Because they can be such adept stylists, it might be tempting for careless listeners to take Sneaker Pimps’ work at nothing more than face value. For example, there are probably hundreds, if not thousands, of generic songs that bear a surface-level resemblance to the new single “Alibis”, a song that (inadvertently, perhaps) spotlights a songwriting prowess that’s long overdue for recognition. Look past the spartan R&B-lite exterior, and you’ll find the nimble chord progressions and effortless hooks of old still intact. Sure, Becoming X and Splinter each display the production sensibilities of their day, but it can’t be said that Corner and Howe ever failed to put their unique stamp on them. 

They were also reliable for lacing their work with a caustic edge seething just beneath the surface. This time, Corner and Howe (who wrote all the lyrics with longtime collaborator Ian Pickering) replace their penchant for spite with cries of despair. “Each day,” sings Jones on “SOS”, “a broken clock is true at least twice—twice the odds I give myself.” From start to finish, the references to self-loathing, impending crisis, and panic abound with alarming frequency. If someone close to you expressed these kinds of sentiments, you’d probably get a sinking feeling (or at least the feeling that they were sinking). But for the most part, the music doesn’t sink so much as drift. As such, an album that could have taken listeners through a more viscerally unsettling dark night of the soul all too often succumbs to a numbing featurelessness. 

It’s not that Corner and Howe have lost their ability to entice the ear. They deserve credit—as usual—for the immaculate sheen they put on every sound they employ. New tunes like “Tranquility Trap”, “Child in the Dark”, and “Immaculate Hearts” all show that Corner and Howe are perfectly capable of recreating the somber, reflective mood of latter-day Depeche Mode. Meanwhile, the dancey “Stripes” recaptures the electro-goth throb of Depeche Mode’s classic period.

Meanwhile, the mix lovingly spotlights Corner’s acoustic guitar work, a crucial element that runs like a connecting thread through the whole Sneaker Pimps catalog.
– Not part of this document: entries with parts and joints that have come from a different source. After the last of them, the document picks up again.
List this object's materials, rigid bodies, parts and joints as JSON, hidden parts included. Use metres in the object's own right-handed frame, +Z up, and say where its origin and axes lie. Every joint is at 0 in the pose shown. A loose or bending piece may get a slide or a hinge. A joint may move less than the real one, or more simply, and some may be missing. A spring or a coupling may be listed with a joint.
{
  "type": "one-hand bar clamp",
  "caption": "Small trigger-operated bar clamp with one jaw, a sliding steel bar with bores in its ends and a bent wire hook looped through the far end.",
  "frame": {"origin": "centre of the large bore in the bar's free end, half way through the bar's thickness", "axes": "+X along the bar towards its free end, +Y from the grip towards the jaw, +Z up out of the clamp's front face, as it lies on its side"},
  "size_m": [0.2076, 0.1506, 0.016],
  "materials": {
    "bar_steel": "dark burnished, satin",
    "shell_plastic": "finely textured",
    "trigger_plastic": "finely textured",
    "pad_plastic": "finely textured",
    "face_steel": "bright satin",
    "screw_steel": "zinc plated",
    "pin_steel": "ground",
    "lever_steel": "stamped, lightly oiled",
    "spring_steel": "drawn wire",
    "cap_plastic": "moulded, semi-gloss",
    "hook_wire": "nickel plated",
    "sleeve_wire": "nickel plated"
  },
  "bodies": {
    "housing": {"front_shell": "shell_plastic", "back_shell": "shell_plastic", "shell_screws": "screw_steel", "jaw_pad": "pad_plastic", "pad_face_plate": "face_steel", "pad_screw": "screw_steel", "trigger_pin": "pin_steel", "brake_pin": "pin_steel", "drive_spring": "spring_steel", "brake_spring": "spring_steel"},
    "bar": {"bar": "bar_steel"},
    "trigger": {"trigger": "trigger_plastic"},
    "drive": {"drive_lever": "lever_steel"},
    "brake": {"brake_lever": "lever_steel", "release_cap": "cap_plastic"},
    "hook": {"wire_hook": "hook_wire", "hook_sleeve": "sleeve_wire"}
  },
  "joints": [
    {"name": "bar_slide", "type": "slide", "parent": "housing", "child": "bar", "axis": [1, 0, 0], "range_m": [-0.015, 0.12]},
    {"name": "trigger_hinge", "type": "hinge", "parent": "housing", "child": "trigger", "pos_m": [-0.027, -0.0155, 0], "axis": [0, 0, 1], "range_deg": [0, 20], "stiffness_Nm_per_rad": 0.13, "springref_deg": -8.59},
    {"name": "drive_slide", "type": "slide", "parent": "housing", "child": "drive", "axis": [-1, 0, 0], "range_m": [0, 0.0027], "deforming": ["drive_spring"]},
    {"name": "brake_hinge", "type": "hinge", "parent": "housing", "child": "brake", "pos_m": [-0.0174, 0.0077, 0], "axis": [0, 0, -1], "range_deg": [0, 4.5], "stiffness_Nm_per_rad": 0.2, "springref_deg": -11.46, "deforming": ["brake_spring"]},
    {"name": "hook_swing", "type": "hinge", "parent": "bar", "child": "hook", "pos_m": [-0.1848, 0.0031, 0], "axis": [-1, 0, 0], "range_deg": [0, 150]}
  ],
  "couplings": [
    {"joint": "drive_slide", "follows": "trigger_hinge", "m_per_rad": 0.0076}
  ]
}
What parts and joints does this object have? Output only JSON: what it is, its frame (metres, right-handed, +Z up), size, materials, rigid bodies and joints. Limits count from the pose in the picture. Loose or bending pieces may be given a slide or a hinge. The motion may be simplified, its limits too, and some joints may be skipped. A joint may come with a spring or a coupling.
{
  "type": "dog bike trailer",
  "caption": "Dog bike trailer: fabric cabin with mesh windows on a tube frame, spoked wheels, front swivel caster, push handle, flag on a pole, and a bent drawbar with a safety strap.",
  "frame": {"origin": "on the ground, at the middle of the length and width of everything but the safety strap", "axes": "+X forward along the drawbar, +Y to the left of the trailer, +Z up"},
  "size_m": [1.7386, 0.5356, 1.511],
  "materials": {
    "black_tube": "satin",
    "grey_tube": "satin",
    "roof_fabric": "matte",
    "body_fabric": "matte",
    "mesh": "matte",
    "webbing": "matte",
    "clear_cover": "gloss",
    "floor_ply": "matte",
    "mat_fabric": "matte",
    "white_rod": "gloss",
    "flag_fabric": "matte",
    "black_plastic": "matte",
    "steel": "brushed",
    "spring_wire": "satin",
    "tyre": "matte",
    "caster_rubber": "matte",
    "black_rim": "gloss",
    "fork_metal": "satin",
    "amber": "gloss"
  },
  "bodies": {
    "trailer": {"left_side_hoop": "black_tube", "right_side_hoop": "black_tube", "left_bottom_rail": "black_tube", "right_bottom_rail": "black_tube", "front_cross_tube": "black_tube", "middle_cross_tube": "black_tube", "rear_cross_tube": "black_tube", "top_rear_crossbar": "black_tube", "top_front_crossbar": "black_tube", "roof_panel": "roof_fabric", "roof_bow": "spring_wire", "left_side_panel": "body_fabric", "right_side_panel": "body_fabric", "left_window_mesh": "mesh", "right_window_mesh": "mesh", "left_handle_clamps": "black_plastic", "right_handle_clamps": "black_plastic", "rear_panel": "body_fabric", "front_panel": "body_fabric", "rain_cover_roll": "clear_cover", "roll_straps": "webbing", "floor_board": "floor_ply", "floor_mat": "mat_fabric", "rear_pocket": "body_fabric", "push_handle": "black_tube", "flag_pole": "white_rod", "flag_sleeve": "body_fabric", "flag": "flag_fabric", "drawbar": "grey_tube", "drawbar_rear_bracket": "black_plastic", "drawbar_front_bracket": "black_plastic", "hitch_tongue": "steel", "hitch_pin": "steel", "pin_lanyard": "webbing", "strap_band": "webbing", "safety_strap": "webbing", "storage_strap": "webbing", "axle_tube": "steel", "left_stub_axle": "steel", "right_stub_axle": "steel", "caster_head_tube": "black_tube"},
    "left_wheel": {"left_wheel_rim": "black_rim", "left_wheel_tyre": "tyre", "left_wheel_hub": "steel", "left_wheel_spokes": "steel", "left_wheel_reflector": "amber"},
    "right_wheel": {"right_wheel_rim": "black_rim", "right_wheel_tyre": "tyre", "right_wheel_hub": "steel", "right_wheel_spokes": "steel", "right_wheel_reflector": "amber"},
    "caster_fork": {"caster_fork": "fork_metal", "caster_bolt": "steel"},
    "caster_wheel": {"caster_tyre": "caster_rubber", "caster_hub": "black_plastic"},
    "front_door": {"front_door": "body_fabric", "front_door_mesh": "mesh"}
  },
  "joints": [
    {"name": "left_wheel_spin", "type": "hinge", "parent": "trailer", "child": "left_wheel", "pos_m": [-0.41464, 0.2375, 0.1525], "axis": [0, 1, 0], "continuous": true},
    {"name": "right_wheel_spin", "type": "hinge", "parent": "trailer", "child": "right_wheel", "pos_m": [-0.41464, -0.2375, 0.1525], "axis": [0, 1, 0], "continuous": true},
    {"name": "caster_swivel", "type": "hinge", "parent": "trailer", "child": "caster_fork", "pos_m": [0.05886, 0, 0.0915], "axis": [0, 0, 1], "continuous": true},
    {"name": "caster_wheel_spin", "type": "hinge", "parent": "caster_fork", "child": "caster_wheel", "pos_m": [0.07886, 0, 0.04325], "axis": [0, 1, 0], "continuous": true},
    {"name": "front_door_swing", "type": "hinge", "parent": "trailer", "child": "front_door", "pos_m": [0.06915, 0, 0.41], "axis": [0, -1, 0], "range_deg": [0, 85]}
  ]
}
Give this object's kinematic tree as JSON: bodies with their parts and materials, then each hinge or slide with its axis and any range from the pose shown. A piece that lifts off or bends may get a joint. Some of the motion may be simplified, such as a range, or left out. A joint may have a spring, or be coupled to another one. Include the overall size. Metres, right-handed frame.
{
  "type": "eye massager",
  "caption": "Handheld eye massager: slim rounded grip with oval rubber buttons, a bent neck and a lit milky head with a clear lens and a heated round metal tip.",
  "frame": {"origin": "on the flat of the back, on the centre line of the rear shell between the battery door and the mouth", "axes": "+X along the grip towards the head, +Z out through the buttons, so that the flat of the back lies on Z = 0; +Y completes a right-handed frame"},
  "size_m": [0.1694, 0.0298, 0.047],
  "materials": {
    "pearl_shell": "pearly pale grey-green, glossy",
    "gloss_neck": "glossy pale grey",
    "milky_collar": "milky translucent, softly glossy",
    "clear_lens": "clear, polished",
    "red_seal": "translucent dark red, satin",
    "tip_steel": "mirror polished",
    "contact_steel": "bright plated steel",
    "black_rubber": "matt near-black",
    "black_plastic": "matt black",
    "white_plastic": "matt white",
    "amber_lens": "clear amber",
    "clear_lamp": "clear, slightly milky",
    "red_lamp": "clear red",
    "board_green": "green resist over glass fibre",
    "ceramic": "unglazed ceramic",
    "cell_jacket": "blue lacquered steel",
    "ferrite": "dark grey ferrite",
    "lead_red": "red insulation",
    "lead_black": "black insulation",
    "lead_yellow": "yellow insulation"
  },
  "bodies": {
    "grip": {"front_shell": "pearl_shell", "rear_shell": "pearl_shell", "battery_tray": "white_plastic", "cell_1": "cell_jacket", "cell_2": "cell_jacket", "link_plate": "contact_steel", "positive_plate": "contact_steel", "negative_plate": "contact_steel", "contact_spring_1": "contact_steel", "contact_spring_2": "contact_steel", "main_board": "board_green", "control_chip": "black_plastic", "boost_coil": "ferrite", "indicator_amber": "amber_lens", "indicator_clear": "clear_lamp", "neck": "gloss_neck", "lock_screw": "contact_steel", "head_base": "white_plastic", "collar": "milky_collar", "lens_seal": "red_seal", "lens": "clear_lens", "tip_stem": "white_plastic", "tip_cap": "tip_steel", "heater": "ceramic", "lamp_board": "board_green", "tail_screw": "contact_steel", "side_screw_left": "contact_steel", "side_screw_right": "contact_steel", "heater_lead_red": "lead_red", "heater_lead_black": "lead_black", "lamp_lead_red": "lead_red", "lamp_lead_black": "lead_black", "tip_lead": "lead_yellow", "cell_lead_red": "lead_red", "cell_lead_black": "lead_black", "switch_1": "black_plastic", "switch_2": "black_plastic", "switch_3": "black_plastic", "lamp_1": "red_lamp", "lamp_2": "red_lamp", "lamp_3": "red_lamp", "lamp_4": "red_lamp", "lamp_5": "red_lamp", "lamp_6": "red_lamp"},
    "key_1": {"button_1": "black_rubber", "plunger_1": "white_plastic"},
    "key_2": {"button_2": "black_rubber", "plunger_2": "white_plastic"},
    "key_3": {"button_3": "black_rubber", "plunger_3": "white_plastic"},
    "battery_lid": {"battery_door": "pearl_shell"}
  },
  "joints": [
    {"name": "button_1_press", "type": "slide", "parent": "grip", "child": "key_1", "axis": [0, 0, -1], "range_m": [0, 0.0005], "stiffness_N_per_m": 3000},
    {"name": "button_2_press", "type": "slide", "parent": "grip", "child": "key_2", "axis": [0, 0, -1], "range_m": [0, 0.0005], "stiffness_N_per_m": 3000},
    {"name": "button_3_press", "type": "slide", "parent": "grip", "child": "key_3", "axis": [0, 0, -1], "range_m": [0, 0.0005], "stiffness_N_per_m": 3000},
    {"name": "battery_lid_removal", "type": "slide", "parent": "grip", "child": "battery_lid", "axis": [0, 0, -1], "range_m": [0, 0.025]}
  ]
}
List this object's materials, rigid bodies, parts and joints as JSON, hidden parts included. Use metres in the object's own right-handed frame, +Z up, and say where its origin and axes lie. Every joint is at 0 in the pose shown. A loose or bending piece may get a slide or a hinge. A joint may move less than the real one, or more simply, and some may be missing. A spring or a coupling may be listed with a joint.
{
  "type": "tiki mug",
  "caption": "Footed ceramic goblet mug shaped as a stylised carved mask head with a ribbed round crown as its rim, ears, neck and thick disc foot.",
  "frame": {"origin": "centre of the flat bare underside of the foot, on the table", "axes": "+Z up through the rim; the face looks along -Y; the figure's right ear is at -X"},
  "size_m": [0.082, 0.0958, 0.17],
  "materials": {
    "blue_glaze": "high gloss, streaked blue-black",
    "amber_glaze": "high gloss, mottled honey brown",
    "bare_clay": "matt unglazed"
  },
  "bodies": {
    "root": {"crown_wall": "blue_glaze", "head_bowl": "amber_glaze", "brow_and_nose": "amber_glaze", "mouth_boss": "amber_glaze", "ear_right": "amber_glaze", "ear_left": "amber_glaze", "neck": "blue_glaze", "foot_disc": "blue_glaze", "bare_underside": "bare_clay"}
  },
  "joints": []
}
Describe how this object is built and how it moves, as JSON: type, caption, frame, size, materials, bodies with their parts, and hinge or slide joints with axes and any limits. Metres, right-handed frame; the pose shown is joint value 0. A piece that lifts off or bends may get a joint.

Still, considering the sheer range and volume of production work they’ve done individually since 2003—with Corner masterminding his IAMX project and Howe at the boards behind artists like FKA Twigs, Adele, and Lana Del Rey—it’s hard to fathom why they wouldn’t spice this material with more of their distinct flavor. 

To be fair, Squaring the Circle is dense enough with sonic information that there’s undoubtedly a long-term reward in pushing yourself to absorb it. But it would have been better for Sneaker Pimps to challenge themselves (and us) a little more overtly like when they assemble an angular synth figure, a counter-rhythmic vocal line from Jones. The electronic beat also tugs the rhythm in yet another direction on “Love Me Stupid”. It’s a tune whose structural pretzel logic achieves a kind of cubism in sound that’s quite enjoyable to get spun around in.

Moreover, it’s as if Corner and Howe haven’t learned from past mistakes. Ali was dismissed because, by their own admission at the time, the rest of the band refused to include her in the writing process. With that in mind, it’s all the more puzzling that Squaring the Circle doesn’t draw anything from Jones’ unique background. We’re left to wonder how much emotional contouring she could have brought to the material as a polymath musician/painter/scientist who has participated in HIV research and worked in Ghana and the Brazilian Amazon.

Alas, for much of this album, Corner and Howe play it safer than even their talents would warrant, given what we already know they’re capable of.